Akademisi Universitas Brawijaya (Unibraw) Herman Suryokumoro menekankan perlu adanya sanksi tegas berupa hukum pidana pada pembahasan Rancangan Undang-Undang (RUU) Perkoperasian.
"Banyak terjadi penyimpangan dalam praktik berkoperasi dalam kegiatan usaha KSP/USP yang merugikan masyarakat. Saya berkesimpulan, pengaturan sanksi pidana sudah saatnya ada dan urgen untuk dilakukan, karena memang koperasi sendiri harus sesuai dengan amanat konstitusi," kata Herman dalam keterangan yang dikutip di Jakarta, Rabu.
Herman menuturkan koperasi merupakan salah satu bentuk Badan Hukum usaha yang diamanatkan oleh UUD Tahun 1945 yang sebagian besar usaha berbentuk Koperasi Simpan Pinjam/Usaha Simpan Pinjam (KSP/USP).
Sedangkan kondisi mayoritas koperasi di Indonesia hampir 100 persen melakukan bisnis di sektor USP. Padahal kondisi riil di lapangan, bisnis USP koperasi sedang anjlok karena bersaing dengan perbankan.
"Dalam perkembangannya, kejahatan keuangan dilakukan dan digerakkan oleh oknum berbaju koperasi. Saya membaca saat bulan puasa, ramai pemberitaan soal dana-dana penggelapan koperasi yang dilakukan oleh manajer atau pengurus koperasi, sudah pasti yang dirugikan masyarakat kecil," ucapnya.
Baca juga: DKUPP Probolinggo: RUU Perkoperasian momentum kebangkitan koperasi
Dalam RUU Perkoperasian yang baru, Herman mengusulkan aga pokok-pokok pengaturan sanksi pidana koperasi mengacu pada UU Nomor 25 Tahun 1992 tentang Koperasi yang dinilainya masih sesuai dengan kondisi saat ini.
"Hanya sebagian kecil pasal-pasalnya yang perlu disesuaikan, oleh karena itu kami mengusulkan agar menggunakan undang-undang tersebut, tetapi dengan meng-update perkembangan-perkembangan terakhir, sehingga RUU Perkoperasian ini lebih luwes dan ramping," jelasnya.
Selain itu, ia juga mengusulkan agar RUU Perkoperasian mengatur hanya hal-hal pokok dan substansif terkait dengan aspek jati diri, organisasi, permodalan, tata kelola, usaha, peran Pemerintah, serta ketentuan pidana dalam kehidupan koperasi Indonesia.
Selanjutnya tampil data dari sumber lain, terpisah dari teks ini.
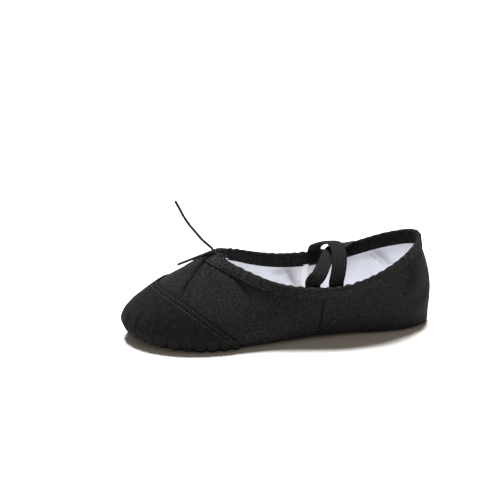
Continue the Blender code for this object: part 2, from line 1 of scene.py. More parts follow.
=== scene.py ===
"""A black canvas ballet slipper with a suede toe cap, white lining, crossed elastics and a drawstring.

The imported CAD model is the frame. The fabric layers repeat the CAD's loft of the last in a fine
grid, and add what cloth does: creases, gathers, pleats, seams and stitches. Lengths are in metres.
"""
import math
import bpy
import numpy as np
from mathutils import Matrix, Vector


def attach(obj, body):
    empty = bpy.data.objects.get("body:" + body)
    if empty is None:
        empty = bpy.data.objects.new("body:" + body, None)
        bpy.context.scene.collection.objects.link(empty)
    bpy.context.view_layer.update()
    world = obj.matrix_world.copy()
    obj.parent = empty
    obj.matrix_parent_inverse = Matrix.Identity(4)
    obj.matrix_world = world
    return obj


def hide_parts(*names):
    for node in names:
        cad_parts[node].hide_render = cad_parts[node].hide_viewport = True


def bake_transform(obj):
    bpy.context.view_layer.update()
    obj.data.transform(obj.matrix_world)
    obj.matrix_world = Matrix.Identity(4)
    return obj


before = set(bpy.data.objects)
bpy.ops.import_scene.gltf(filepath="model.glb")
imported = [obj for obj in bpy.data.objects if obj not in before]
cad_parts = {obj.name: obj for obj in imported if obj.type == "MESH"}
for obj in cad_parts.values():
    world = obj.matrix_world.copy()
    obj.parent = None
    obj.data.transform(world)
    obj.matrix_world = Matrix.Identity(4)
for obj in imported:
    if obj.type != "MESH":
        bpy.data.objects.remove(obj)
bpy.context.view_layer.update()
MM = 0.001

# ---------------------------------------------------------------- the last, as in the CAD

LENGTH_SHIFT = -111.8
PULL = 10                     # the one column of the table that is a share, not a length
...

Sedangkan untuk hal-hal yang bersifat teknis diatur dalam petunjuk pelaksanaan atau Anggaran Dasar/Anggaran Rumah Tangga atau peraturan internal koperasi.
Tak hanya itu, Herman juga menyoroti tentang pembagian jenis koperasi menjadi close loop maupun open loop berdasarkan Undang-Undang tentang Pengembangan dan Penguatan Sektor Keuangan (UU P2SK), di mana pengawasan dibagi kepada Otoritas Jasa Keuangan (OJK).
"Saya setuju koperasi open loop diperiksa oleh OJK. Terus terang saja, kalau koperasinya benar kenapa harus takut dengan OJK, justru mereka yang menolak yang patut saya pertanyakan," ujar dia.
Meski begitu, ia menekankan, jika koperasi ingin lebih mandiri, pengawasan koperasi sebaiknya hanya dilakukan dalam jenis close loop saja. Sehingga pengawasan sepenuhnya dalam Kementerian Koperasi dan UKM.